Wherever a line below holds the word "from", copy that line.

* Begin SOURCE DATA *

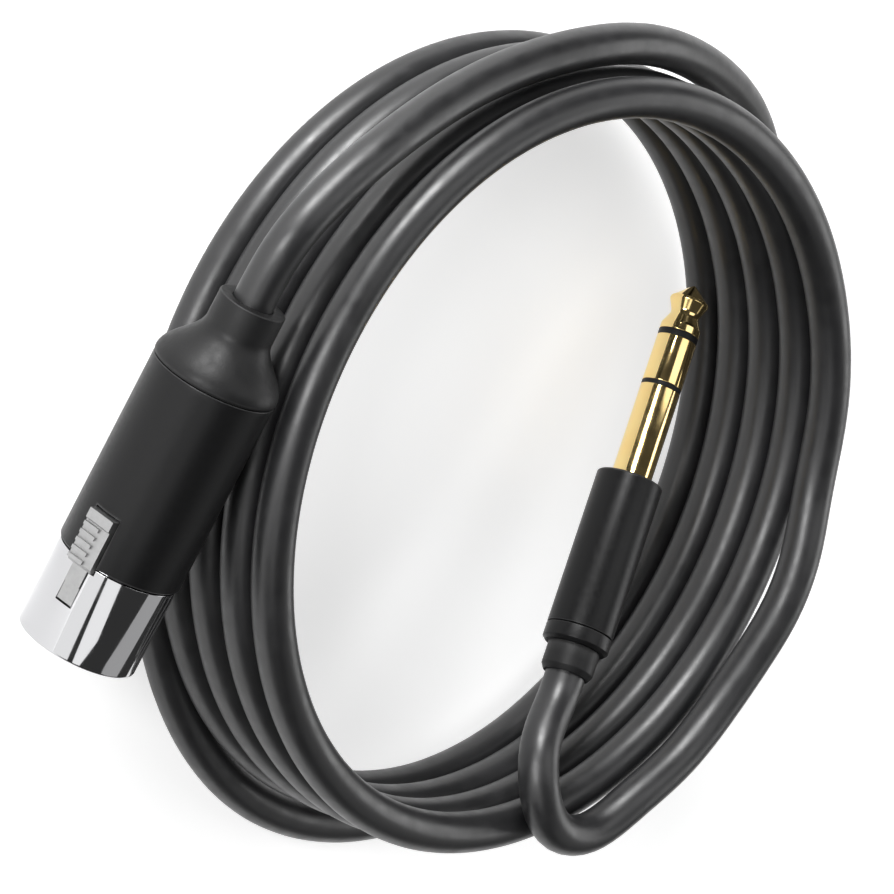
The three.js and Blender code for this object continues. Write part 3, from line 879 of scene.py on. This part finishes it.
def jack_tip():
    outline = [
        (0, 0),
        (0.1, 0.3, 0.15),
        (2.5, 3.05, 0.25),
        (2.9, 3.1, 0.2),
        (4.6, 2.35, 1),
        (5.2, 2.3, 1),
        (6.6, 3, 0.3),
        (7, JACK_R, 0.2),
        (JACK_TIP_END, JACK_R, 0.1),
        (JACK_TIP_END, ROD_R),
        (ROD_END, ROD_R),
        (ROD_END, 0),
    ]
    return piece("jack_tip_contact", turned_mesh(outline), JACK, "gold", "jack_tip")


def insulator(name, replaced, front_contact, rear_contact, inside, outer, tube_end):
    """A washer that shows between the ends of two contacts, and the tube behind it, round the contact
    whose radius is inside."""
    start, end = front_contact + WASHER_GAP, rear_contact - WASHER_GAP
    inner = inside + TUBE_GAP
    outline = [
        (start, inner),
        (start, WASHER_R, 0.05),
        (end, WASHER_R, 0.05),
        (end, outer),
        (tube_end, outer),
        (tube_end, inner),
    ]
    return piece(name, turned_mesh(outline), JACK, "black_plastic", replaced)


def jack_ring():
    outline = [
        (JACK_RING_START, INNER_TUBE_R + TUBE_GAP),
        (JACK_RING_START, JACK_R, 0.12),
        (JACK_RING_END, JACK_R, 0.12),
        (JACK_RING_END, RING_TUBE_R),
        (RING_TUBE_END, RING_TUBE_R),
        (RING_TUBE_END, INNER_TUBE_R + TUBE_GAP),
    ]
    return piece("jack_ring_contact", turned_mesh(outline), JACK, "gold", "jack_ring")


def jack_sleeve():
    outline = [
        (JACK_SLEEVE_START, OUTER_TUBE_R + TUBE_GAP),
        (JACK_SLEEVE_START, JACK_R, 0.12),
        (JACK_PLUG + 1, JACK_R),
        (JACK_PLUG + 2, JACK_SHOULDER_R),
        (JACK_SHOULDER_END, JACK_SHOULDER_R),
        (JACK_SHOULDER_END, OUTER_TUBE_R + TUBE_GAP),
    ]
    return piece("jack_sleeve_contact", turned_mesh(outline), JACK, "gold", "jack_sleeve")


def jack_housing():
    start = JACK_PLUG
    end = JACK_COLLAR_START - 0.2
    outline = [
        (start, JACK_R + 0.2, 0.1),
        (start, JACK_HOUSING_R, 0.45),
        (end, JACK_HOUSING_R, 0.12),
        (end, JACK_HOUSING_BORE),
        (start + 2, JACK_HOUSING_BORE),
        (start + 0.8, JACK_R + 0.2),
    ]
    return piece("jack_housing_barrel", turned_mesh(outline), JACK, "black_shell", "jack_housing")


def jack_collar():
    outline = [
        (JACK_COLLAR_START, JACK_COLLAR_BORE),
        (JACK_COLLAR_START, JACK_HOUSING_R, 0.12),
        (JACK_REAR - 0.5, JACK_HOUSING_R, 0.2),
        (JACK_REAR, JACK_HOUSING_R - 0.5, 0.15),
        (JACK_REAR, JACK_COLLAR_BORE),
    ]
    return piece("jack_collar_ring", turned_mesh(outline), JACK, "black_shell", "jack_collar")


def jack_relief():
    mouth = CABLE_D / 2 / MM + 0.05
    outline = [
        (JACK_REAR + 0.05, mouth),
        (JACK_REAR + 0.05, JACK_RELIEF_R),
        (JACK_RELIEF_END - 0.9, JACK_RELIEF_R, 0.4),
        (JACK_RELIEF_END, mouth + 0.35, 0.15),
        (JACK_RELIEF_END, mouth, 0.1),
    ]
    return piece("jack_relief_bush", turned_mesh(outline), JACK, "black_plastic", "jack_strain_relief")


def jack():
    return [
        jack_tip(),
        insulator("jack_washer_tip", "jack_tip_insulator", JACK_TIP_END, JACK_RING_START,
                  ROD_R, INNER_TUBE_R, INNER_TUBE_END),
        jack_ring(),
        insulator("jack_washer_ring", "jack_ring_insulator", JACK_RING_END, JACK_SLEEVE_START,
                  RING_TUBE_R, OUTER_TUBE_R, OUTER_TUBE_END),
        jack_sleeve(),
        jack_housing(),
        jack_collar(),
        jack_relief(),
    ]


# ---------------------------------------------------------------- floor and light

def floor():
    """A white light table, so that the object's own shadow stays faint."""
    bm = bmesh.new()
    bmesh.ops.create_grid(bm, x_segments=1, y_segments=1, size=4)
    sheet = bpy.data.objects.new("floor", made_mesh(bm))
    material, _, shader = new_material("floor", (0.85, 0.85, 0.85), 0.9, 0, Specular_IOR_Level=0.1)
    shader.inputs["Emission Color"].default_value = (1, 1, 1, 1)
    shader.inputs["Emission Strength"].default_value = FLOOR_GLOW
    sheet.data.materials.append(material)
    bpy.context.scene.collection.objects.link(sheet)


def softbox(name, direction, distance, size, brightness):
    """An area light at an (azimuth, elevation) in degrees from the object, that faces it.
    Brightness is what the camera would see of it, where 1 is white."""
    light = bpy.data.lights.new(name, "AREA")
    light.shape = "RECTANGLE"
    light.size, light.size_y = size
    light.energy = brightness * math.pi * size[0] * size[1]
    azimuth, elevation = (math.radians(angle) for angle in direction)
    outwards = Vector((
        math.cos(azimuth) * math.cos(elevation),
        math.sin(azimuth) * math.cos(elevation),
        math.sin(elevation)))
    lamp = bpy.data.objects.new(name, light)
    lamp.location = outwards * distance
    lamp.rotation_mode = "QUATERNION"
    lamp.rotation_quaternion = (-outwards).to_track_quat("-Z", "Y")
    bpy.context.scene.collection.objects.link(lamp)


def lighting():
    world = bpy.data.worlds.new("studio")
    world.use_nodes = True
    world.node_tree.nodes["Background"].inputs["Color"].default_value = (1, 1, 1, 1)
    world.node_tree.nodes["Background"].inputs["Strength"].default_value = WORLD_BRIGHTNESS
    bpy.context.scene.world = world
    bpy.context.scene.view_settings.view_transform = "Standard"
    for name, (direction, distance, size, brightness) in SOFTBOXES.items():
        softbox(name, direction, distance, size, brightness)


make_camera()
cable_line = smooth_line(cable_route(), CABLE_STEP)
cable = make_cable(cable_line)
cable.data.materials.append(MATERIALS["jacket"])
xlr_connector()
plug = jack()
finish_kept_nodes()
floor()
lighting()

* End SOURCE DATA *

▸ **RESULT**
The three.js and Blender code for this object continues. Write part 3, from line 879 of scene.py on. This part finishes it.
    """An area light at an (azimuth, elevation) in degrees from the object, that faces it.